### Instructions to follow
All entries are to be given again verbatim.

### Supplied data
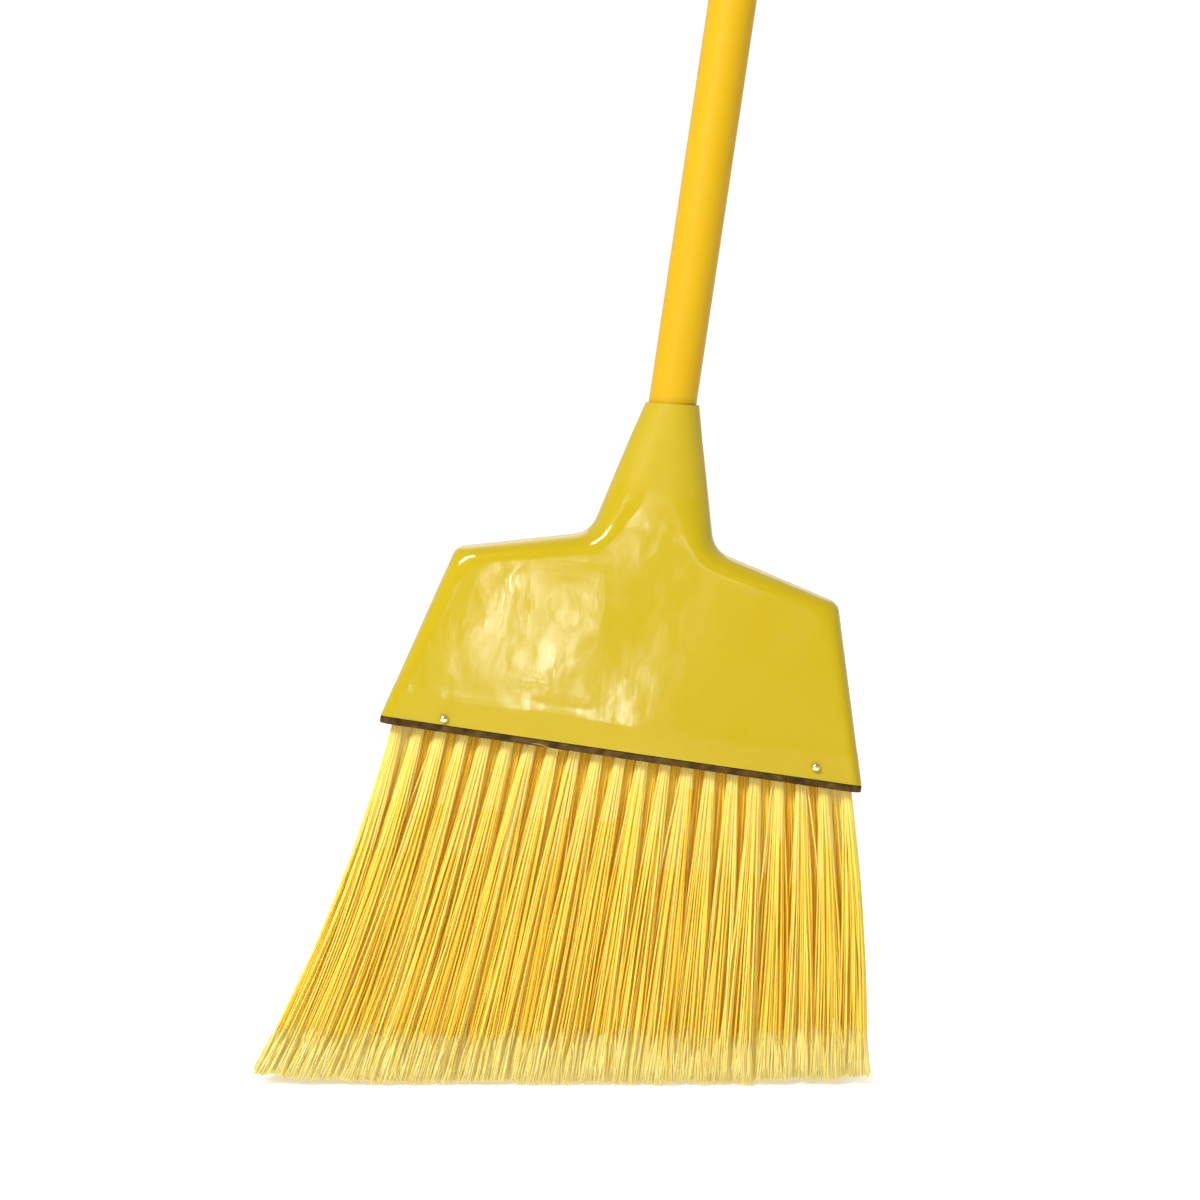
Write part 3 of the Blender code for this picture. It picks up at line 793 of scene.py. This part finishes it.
def make_pin(finish):
    low, high = span("hanger_pin")
    radius = high[0]
    shank = 2.2 * MM
    head = 1.8 * MM
    crown = 1.0 * MM
    profile = [
        (0, high[2]),
        (radius * 0.55, high[2] - 0.12 * MM),
        *arc((radius - crown, high[2] - crown), crown, 62, 0, 6),
        (radius, high[2] - head + 0.2 * MM),
        (radius - 0.2 * MM, high[2] - head),
        (shank, high[2] - head),
        (shank, low[2] + head),
        (radius, low[2] + head),
        (radius, low[2] + 0.3 * MM),
        (radius - 0.3 * MM, low[2]),
        (0, low[2]),
    ]
    made = lathe("hanger_pin_looks", profile, finish, 48)
    return stand_for(made, "handle", "rivet_steel", "hanger_pin")


def outline(half_width, low, high, low_radius, high_radius, steps):
    """A rectangle's outline with its own corner radius at each end, as (x, z) points."""
    found = []
    for quarter in range(4):
        side = (1, -1, -1, 1)[quarter]
        radius = high_radius if quarter < 2 else low_radius
        middle = high - radius if quarter < 2 else low + radius
        for k in range(steps + 1):
            angle = TURN / 4 * (quarter + k / steps)
            x = side * (half_width - radius) + radius * math.cos(angle)
            found.append((x, middle + radius * math.sin(angle)))
    return found


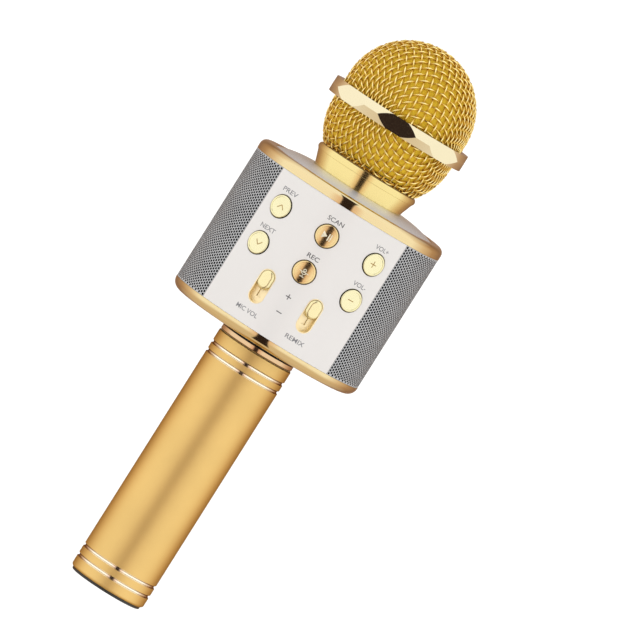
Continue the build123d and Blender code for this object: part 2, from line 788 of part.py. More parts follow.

### Result of the task
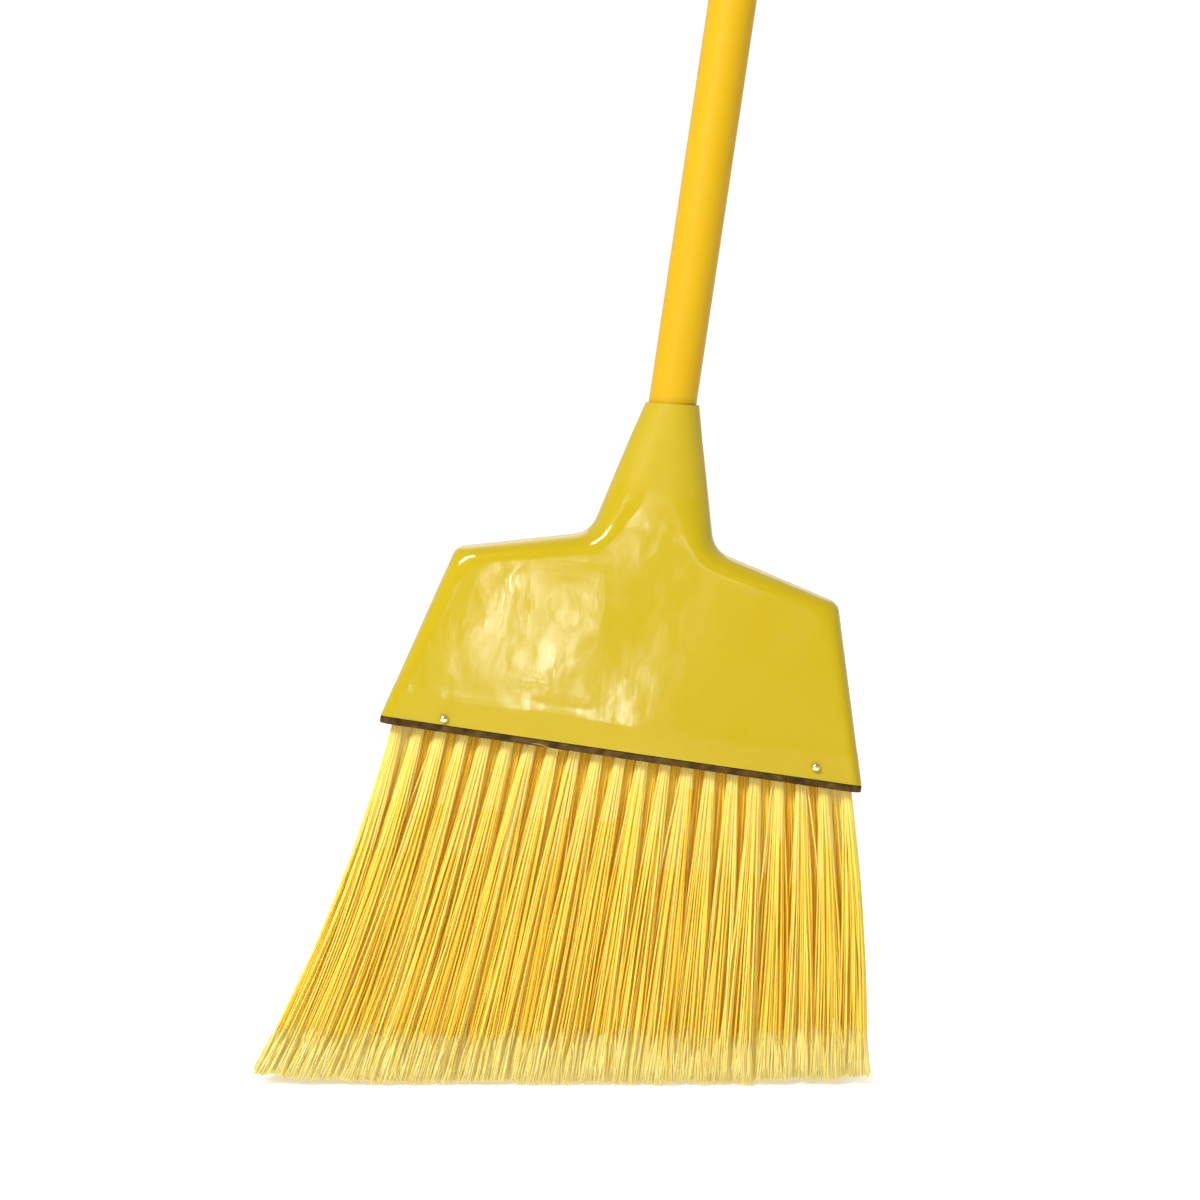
Write part 3 of the Blender code for this picture. It picks up at line 793 of scene.py. This part finishes it.
def make_pin(finish):
    low, high = span("hanger_pin")
    radius = high[0]
    shank = 2.2 * MM
    head = 1.8 * MM
    crown = 1.0 * MM
    profile = [
        (0, high[2]),
        (radius * 0.55, high[2] - 0.12 * MM),
        *arc((radius - crown, high[2] - crown), crown, 62, 0, 6),
        (radius, high[2] - head + 0.2 * MM),
        (radius - 0.2 * MM, high[2] - head),
        (shank, high[2] - head),
        (shank, low[2] + head),
        (radius, low[2] + head),
        (radius, low[2] + 0.3 * MM),
        (radius - 0.3 * MM, low[2]),
        (0, low[2]),
    ]
    made = lathe("hanger_pin_looks", profile, finish, 48)
    return stand_for(made, "handle", "rivet_steel", "hanger_pin")


def outline(half_width, low, high, low_radius, high_radius, steps):
    """A rectangle's outline with its own corner radius at each end, as (x, z) points."""
    found = []
    for quarter in range(4):
        side = (1, -1, -1, 1)[quarter]
        radius = high_radius if quarter < 2 else low_radius
        middle = high - radius if quarter < 2 else low + radius
        for k in range(steps + 1):
            angle = TURN / 4 * (quarter + k / steps)
            x = side * (half_width - radius) + radius * math.cos(angle)
            found.append((x, middle + radius * math.sin(angle)))
    return found


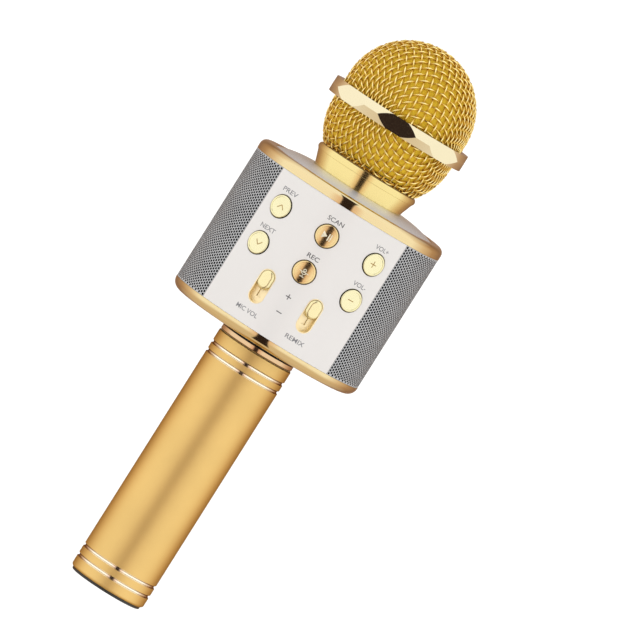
Continue the build123d and Blender code for this object: part 2, from line 788 of part.py. More parts follow.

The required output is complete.